Chandigarh: 7 yrs on, Tribune Flyover construction likely to take off in April

Chandigarh: 7 yrs on, Tribune Flyover construction likely to take off in April


After remaining in limbo for seven years, the Tribune Chowk flyover project is finally moving towards execution, with construction likely to begin in April.

Chandigarh: 7 yrs on, Tribune Flyover construction likely to take off in April
The flyover was proposed to ease chronic traffic congestion at Tribune Chowk. (HT)

After floating tenders in the first week of February, the UT administration has received 12 bids for the project and is expected to finalise the executing agency within a week.

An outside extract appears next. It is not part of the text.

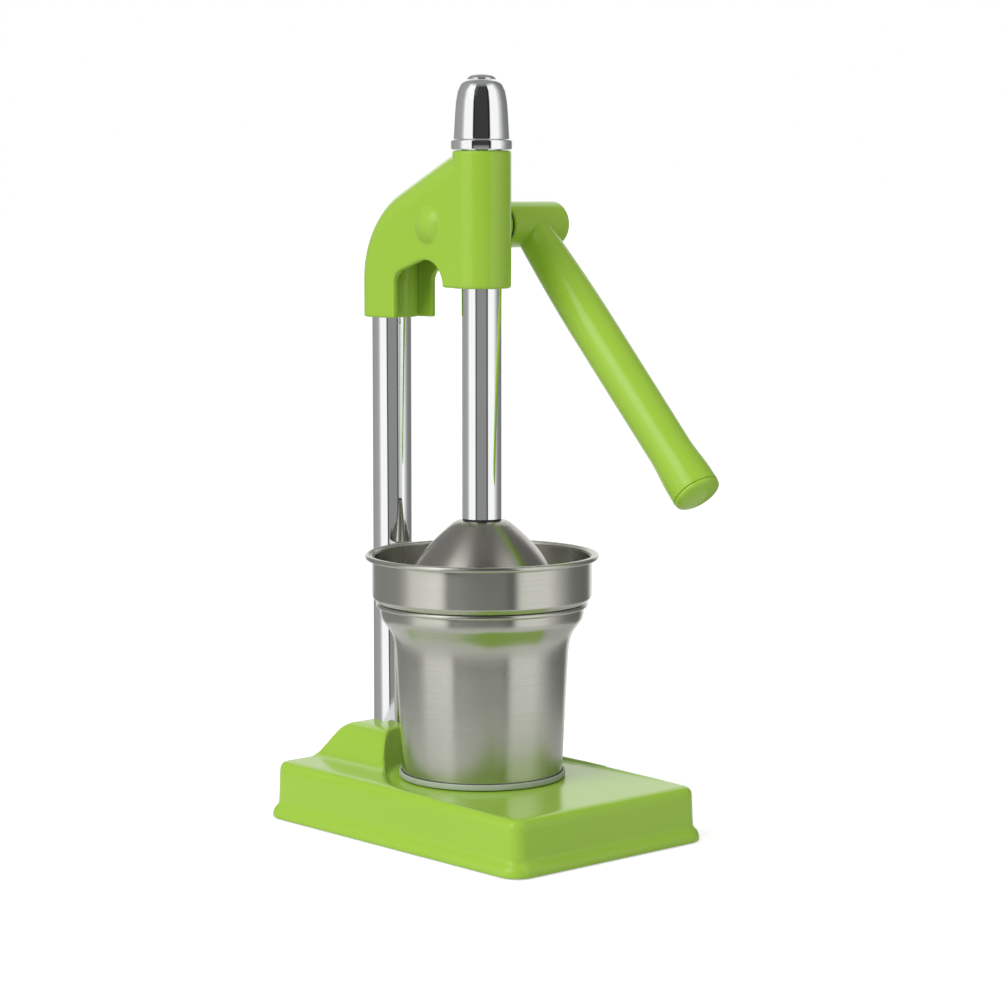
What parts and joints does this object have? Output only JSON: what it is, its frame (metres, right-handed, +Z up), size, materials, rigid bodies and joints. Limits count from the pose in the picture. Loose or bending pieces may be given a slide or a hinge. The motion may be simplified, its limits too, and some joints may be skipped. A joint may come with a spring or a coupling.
{
  "type": "citrus press",
  "caption": "Upright lever citrus press: cast base and head, chrome column and ram, steel pressing bell over a strainer funnel and juice cup.",
  "frame": {"origin": "middle of the base at counter level, on the axis of the ram", "axes": "+Z up along the ram, +Y towards the column, +X towards the lever"},
  "size_m": [0.1341, 0.1945, 0.365],
  "materials": {
    "lime_paint": "glossy lime paint over a casting",
    "mirror_chrome": "polished chrome plate",
    "satin_steel": "satin stainless steel, brushed round the axis",
    "zinc_steel": "bright zinc plate",
    "tool_steel": "machined steel, lightly oiled",
    "bush_plastic": "natural sliding-bearing plastic",
    "bush_brass": "plain bearing bronze",
    "dark_rubber": "black rubber",
    "pale_rubber": "pale grey rubber"
  },
  "bodies": {
    "stand": {"base_shell": "lime_paint", "bottom_plate": "zinc_steel", "non_slip_pad": "dark_rubber", "base_screws": "zinc_steel", "column_tube": "mirror_chrome", "column_foot_plug": "zinc_steel", "column_clamp_plate": "zinc_steel", "column_washer": "zinc_steel", "column_bolt": "zinc_steel", "head_housing": "lime_paint", "head_set_screws": "zinc_steel", "ram_bush_upper": "bush_plastic", "ram_bush_lower": "bush_plastic", "shaft_bush_left": "bush_brass", "shaft_bush_right": "bush_brass", "thrust_washer": "dark_rubber"},
    "ram": {"ram_bar": "mirror_chrome", "ram_cap": "mirror_chrome", "cap_stud": "zinc_steel", "bell_seal": "dark_rubber", "press_bell": "satin_steel", "bell_washer": "zinc_steel", "bell_screw": "zinc_steel"},
    "lever": {"lever_body": "lime_paint", "lever_end_plug": "lime_paint", "pinion_shaft": "tool_steel", "pinion_gear": "tool_steel", "pinion_pin": "zinc_steel", "drive_key": "zinc_steel", "hub_washer": "zinc_steel", "hub_screw": "zinc_steel"},
    "juice_cup": {"cup": "satin_steel", "cup_foot_ring": "pale_rubber"},
    "strainer": {"funnel": "satin_steel", "strainer_dome": "satin_steel"}
  },
  "joints": [
    {"name": "lever_turn", "type": "hinge", "parent": "stand", "child": "lever", "pos_m": [0, 0.024, 0.293], "axis": [-1, 0, 0], "range_deg": [0, 165]},
    {"name": "ram_slide", "type": "slide", "parent": "stand", "child": "ram", "axis": [0, 0, 1], "range_m": [0, 0.0433]},
    {"name": "cup_turn", "type": "hinge", "parent": "stand", "child": "juice_cup", "pos_m": [0, 0, 0.0263], "axis": [0, 0, 1], "continuous": true},
    {"name": "strainer_turn", "type": "hinge", "parent": "juice_cup", "child": "strainer", "pos_m": [0, 0, 0.1094], "axis": [0, 0, 1], "continuous": true}
  ],
  "couplings": [
    {"joint": "ram_slide", "follows": "lever_turn", "m_per_rad": 0.015}
  ]
}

Officials said the bids were being evaluated by a high-powered joint technical committee. “We have received 12 bids and the evaluation is underway. The agency is likely to be finalised within a week. If all goes as planned, work will commence in April and the project will be completed within two years,” a senior engineering department official said.

The flyover, proposed to ease chronic traffic congestion at Tribune Chowk, has faced repeated procedural delays since it was first conceived — causing its cost to bump up from 137 crore in 2019 to 200 crore now, a 45% increase over seven years.

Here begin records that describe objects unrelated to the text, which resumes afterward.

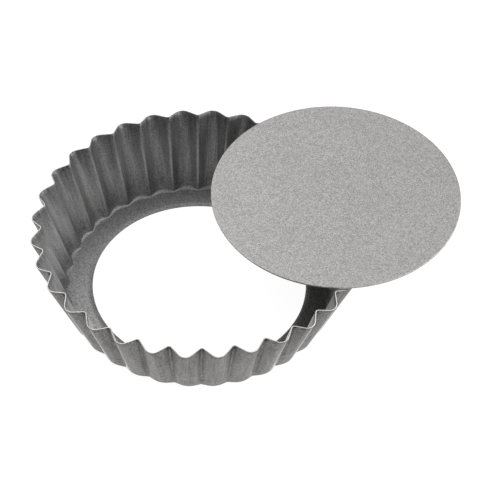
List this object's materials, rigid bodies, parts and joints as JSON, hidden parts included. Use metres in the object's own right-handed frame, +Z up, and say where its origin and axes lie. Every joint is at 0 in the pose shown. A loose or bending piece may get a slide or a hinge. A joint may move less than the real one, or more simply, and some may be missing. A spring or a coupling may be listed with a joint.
{
  "type": "tart pan",
  "caption": "Round fluted tart pan with a removable flat base: a thin metal ring with leaning fluted walls and a narrow inner ledge, and a loose disc that lies on its rim.",
  "frame": {"origin": "centre of the round opening in the ring's ledge, in the plane that the ring stands on", "axes": "+Z up along the ring's axis; +X through the middle of one flute, to the side that the loose base is shifted towards; +Y to the back, away from the lower front wall that the picture shows"},
  "size_m": [0.1521, 0.1244, 0.0314],
  "materials": {
    "ring_coating": "satin dark grey non-stick coating",
    "base_coating": "matt light grey non-stick coating"
  },
  "bodies": {
    "ring": {"fluted_ring": "ring_coating"},
    "base": {"base_plate": "base_coating"}
  },
  "joints": [
    {"name": "base_plate_lift", "type": "slide", "parent": "ring", "child": "base", "axis": [0, 0, 1], "range_m": [0, 0.06]}
  ]
}
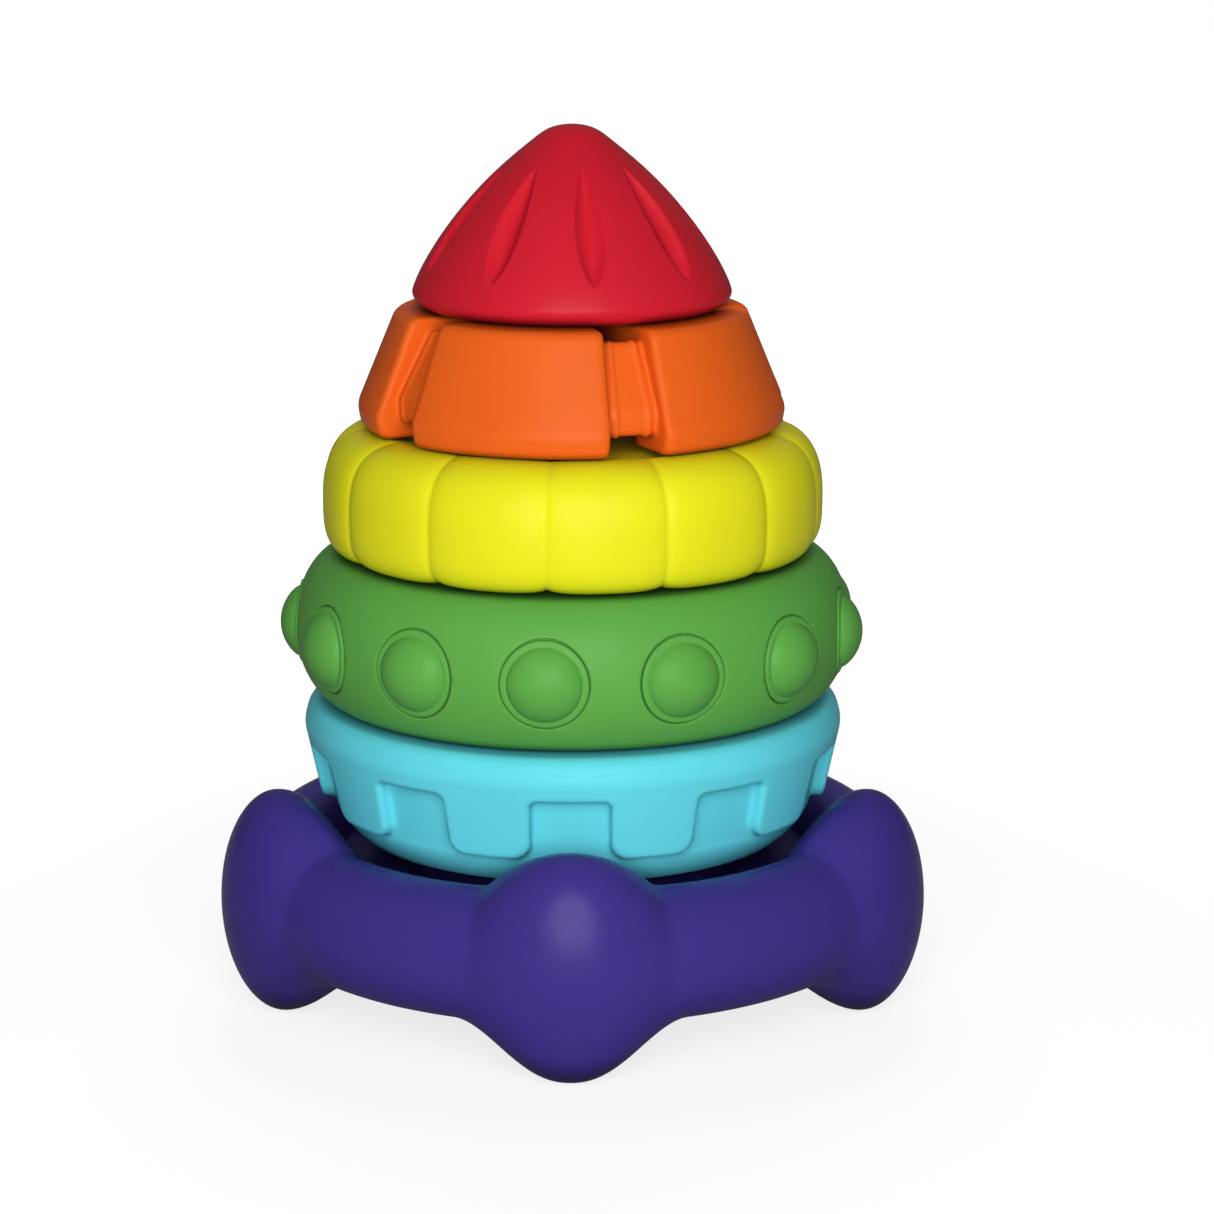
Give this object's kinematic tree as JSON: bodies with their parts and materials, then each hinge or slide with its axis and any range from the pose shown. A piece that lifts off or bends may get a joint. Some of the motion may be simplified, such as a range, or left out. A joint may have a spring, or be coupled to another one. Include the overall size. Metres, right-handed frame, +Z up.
{
  "type": "stacking ring toy",
  "caption": "Rainbow stacking toy: differently textured hollow rings and a dimpled nose cone slide over a post fixed in a knobbed base.",
  "frame": {"origin": "centre of the footprint at floor level, close to the post's axis", "axes": "+Z up along the post, -Y towards the front knob"},
  "size_m": [0.1548, 0.154, 0.1908],
  "materials": {
    "purple": "satin moulded",
    "cyan": "satin moulded",
    "green": "satin moulded",
    "bright_green": "satin moulded",
    "yellow": "satin moulded",
    "orange": "satin moulded",
    "red": "satin moulded",
    "grey": "satin moulded",
    "steel": "zinc plated"
  },
  "bodies": {
    "base": {"base_shell": "purple", "base_cover": "purple", "post": "grey", "base_screw_1": "steel", "base_screw_2": "steel", "base_screw_3": "steel", "base_screw_4": "steel", "base_screw_5": "steel"},
    "cyan_ring": {"cyan_ring_shell": "cyan", "cyan_ring_plate": "cyan"},
    "green_ring": {"green_ring_shell": "green", "green_ring_plate": "green", "green_dome_1": "bright_green", "green_dome_2": "bright_green", "green_dome_3": "bright_green", "green_dome_4": "bright_green", "green_dome_5": "bright_green", "green_dome_6": "bright_green", "green_dome_7": "bright_green", "green_dome_8": "bright_green", "green_dome_9": "bright_green", "green_dome_10": "bright_green", "green_dome_11": "bright_green", "green_dome_12": "bright_green", "green_dome_13": "bright_green"},
    "yellow_ring": {"yellow_ring_shell": "yellow", "yellow_ring_plate": "yellow"},
    "orange_ring": {"orange_ring_shell": "orange", "orange_ring_plate": "orange"},
    "cone": {"cone_shell": "red", "cone_plate": "red"}
  },
  "joints": [
    {"name": "cyan_ring_lift", "type": "slide", "parent": "base", "child": "cyan_ring", "axis": [0, 0, 1], "range_m": [0, 0.14]},
    {"name": "green_ring_lift", "type": "slide", "parent": "cyan_ring", "child": "green_ring", "axis": [0, 0, 1], "range_m": [0, 0.11]},
    {"name": "yellow_ring_lift", "type": "slide", "parent": "green_ring", "child": "yellow_ring", "axis": [0, 0, 1], "range_m": [0, 0.08]},
    {"name": "orange_ring_lift", "type": "slide", "parent": "yellow_ring", "child": "orange_ring", "axis": [0, 0, 1], "range_m": [0, 0.05]},
    {"name": "cone_lift", "type": "slide", "parent": "orange_ring", "child": "cone", "axis": [0, 0, 1], "range_m": [0, 0.025]}
  ]
}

The receipt of multiple bids, reflecting active market competition, and the likely April start mark the most concrete progress on the project since the Union ministry of road transport and highways agreed to the revised estimate in July last year.

The proposed 1.6-km-long flyover will stretch from near the GMCH-32 roundabout to the railway overbridge towards Hallomajra on Dakshin Marg, passing over the perpetually busy Tribune Chowk.

More than 1.43 lakh vehicles, including 1.35 lakh passenger car units (PCUs) cross Tribune Chowk — the rotary on the intersection of Dakshin Marg and Purva Marg — on a daily basis, as per original traffic projections.

Initially, the UT administration had planned a 7-km flyover, which the Centre later scaled down to 3.5 km and subsequently to 1.6 km.

The foundation stone was laid on March 3, 2019, by then UT administrator VP Singh Badnore. However, work was stalled in November 2019 after the Punjab and Haryana high court imposed a stay on the cutting of trees along the proposed route.

Over four years later, the court lifted the stay in May 2024, noting that Chandigarh was built up and conceptualised in 1950, and cannot continue to remain like that.

”…the town was planned for 5 lakh people. Today, we are dealing with the tricity, which is now bound by Panchkula, Mohali and New Chandigarh, having a population of over 15 lakh. The issue of access and travel to Chandigarh on account of being the capital of two states as such has to be taken into consideration,” the court had held while rejecting arguments for preserving city’s original character.

“The need is to ease traffic in such situations rather than obstruct development. The stay has set Chandigarh back by a decade,” the court had observed.

But even after the stay was lifted, the project saw no further movement for months.

In March last year, Chandigarh member of Parliament Manish Tewari raised the issue in the Lok Sabha, following which the Union minister for road transport and highways Nitin Gadkari clarified that a revised project report and estimate were in progress after lifting of stay order, considering the substantial time gap since the project’s initial approval.

In January 2025, the ministry had also issued a stern letter, pulling up the administration over the prolonged delay in submitting the revised figures.

The UT engineering department finally submitted a revised cost estimate of over 200 crore in March 2025, based on the updated Schedule of Rates (SOR), and received the ministry’s approval in July. The administration then took another seven months to float the tenders.